Climate change is a gradual and complex process, and the outbreak of violence is related to many factors beyond environment, but to quote the Norwegian researcher Halvard Buhring:…. take the notion of climate change as a “threat multiplier” seriously and investigate the conditions under which climatic changes may accentuate the threat to societal stability and peace, and the mechanisms through which a destabilizing effect might materialise.
Nigeria is not alone in facing this challenge. For example, climate change affecting land use and herding occur in places as diverse as Bhutan in the Himalayas to Algeria in North Africa.

In sub-Sahara Africa, climate change impacts traditional herding in Kenya, Namibia, and Uganda among others. Explaining why his children would not follow in his footsteps, one Algerian herder said: “It’s not like it was before. There isn’t rain.” A statement that rings equally true in Northern Nigeria.

Research from institutions as diverse as University of Texas, Cambridge University, and Peace Research Institute in Oslo Norway demonstrate the links between climate change and conflict. This has led to serious consideration of ways to reduce these risks, which is increasingly discussed in international forums.

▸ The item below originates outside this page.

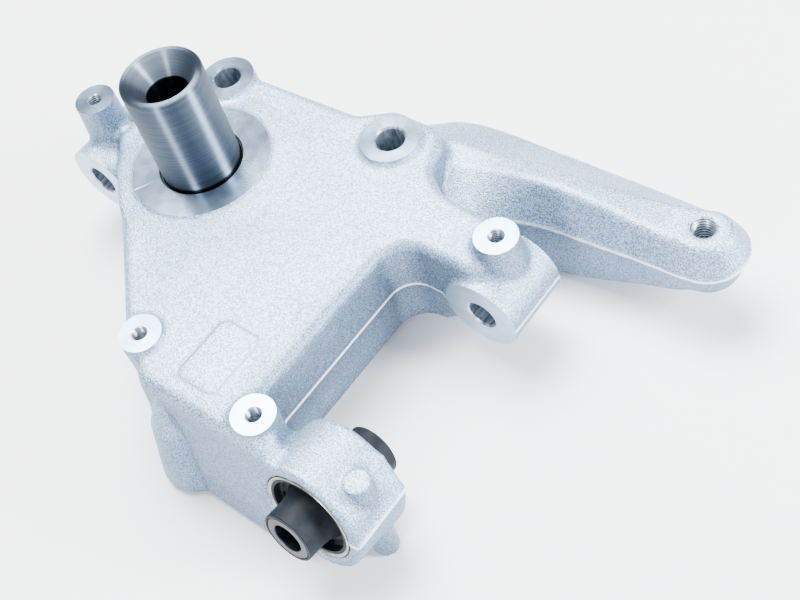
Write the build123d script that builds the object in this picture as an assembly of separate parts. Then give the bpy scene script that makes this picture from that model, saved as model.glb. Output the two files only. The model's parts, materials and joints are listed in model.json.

In almost all the research, Africa is shown to be particularly vulnerable to conflict augmented climate change.

Policy makers in Nigeria need to understand how climate change acts as a threat multiplier and to address this on a policy and operational manner. Maintaining stable livelihoods is a primary objective of any government, and changing climate is increasingly a determinant in this.

Consider migration, as national resources are degraded and depleted by climate related factors, stable livelihoods are undermined leading to migration. While public attention has focused on herders or youth attempting to make the crossing to Europe, the far more numerous migration is from rural to urban areas. Rural dwellers are increasingly unable to support themselves and are forced to seek economic refuge in cities, which are often already overwhelmed in providing public services and employment.

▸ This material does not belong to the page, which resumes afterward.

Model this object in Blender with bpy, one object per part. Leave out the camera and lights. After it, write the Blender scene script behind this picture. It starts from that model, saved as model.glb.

Considering environmental degradation, Lake Chad is a stark warning of what can happen. In the last thirty years the rainy season in Northern Nigeria has decreased by 30 days and the Sahara has advanced southward by 1-10 km a year. Lake Chad once the largest fresh water lake in the country has now shrunk by at least two thirds.

Indeed, in Nigeria what remains of Lake Chad is basically swamps and wetlands. The Lake’s disappearance along with the tripling of the Basin’s population since the 1980s has led to massive food insecurity for more than 2 million people in Northern Nigeria and widespread extreme poverty.

This poverty, economic fragility, drought and environmental degradation has provided a fertile ground for non-state armed groups such as Boko Haram to contest state authority across the region.

In the international climate negotiations, the response to these climate impacts is referred to as adaptation. The Paris Climate Accord, signed by 174 countries, recognizes that climate change is happening and that adaptation measures are urgently needed.

Nigeria has signed and ratified this accord, and submitted to the UN its first national climate strategy, a large part of which addresses adaptation. Indeed, Nigeria has worked diligently to be a strong partner in the Paris Accord.

Lake Chad is never going to be the lake it once was, yet even in its reduced state it provides livelihood to two million and food security to thirteen million people. The World Bank working with Nigeria and the other affected countries has developed a comprehensive plan to improve the lives of the people who depend on the lake.
The plan looks at improving management of the remaining fisheries and agricultural production, better land and water rights, better logistics, renewable energy, improved education and health of the people. The plan does NOT try to refill the lake, instead it takes what exists and works to improve the lives on the people who now, and in the future, will depend on it.

This adaptation approach needs to be applied to other climate challenges. The current crisis over the migrations of the herders needs to take into account that farmers too are suffering from climate change. Variability of rainfall in the Plateau States has increased by 20 per cent putting pressure on farmers’ lifestyles. Given the inexorable, albeit not fully predicable, increased aridity and desertification; the stress on both herders and farmers will only get worse in the future.

For adaptation to be successful, greater public discussion about active involvement across all stakeholders is urgently needed. Climate change is with us, and the stress on Nigeria will only increase.
To be successful, adaptation measures requires well developed, long-term plans that address the complexities of the issue, including the reduction of violence. These plans will take years and much money to implement, and require the long-term commitment of the government.

It is encouraging to see the Governor of Kebbi State speaking out on this. Public dialogue needs to expand to all levels of government and citizens and lead to actions.

Far too many Nigerians live on the very edge of economic survival and are the ones must vulnerable to climate impacts and susceptible to the allure of violence. Nigeria needs to move forward quickly and decisively on addressing climate change in very tangible ways.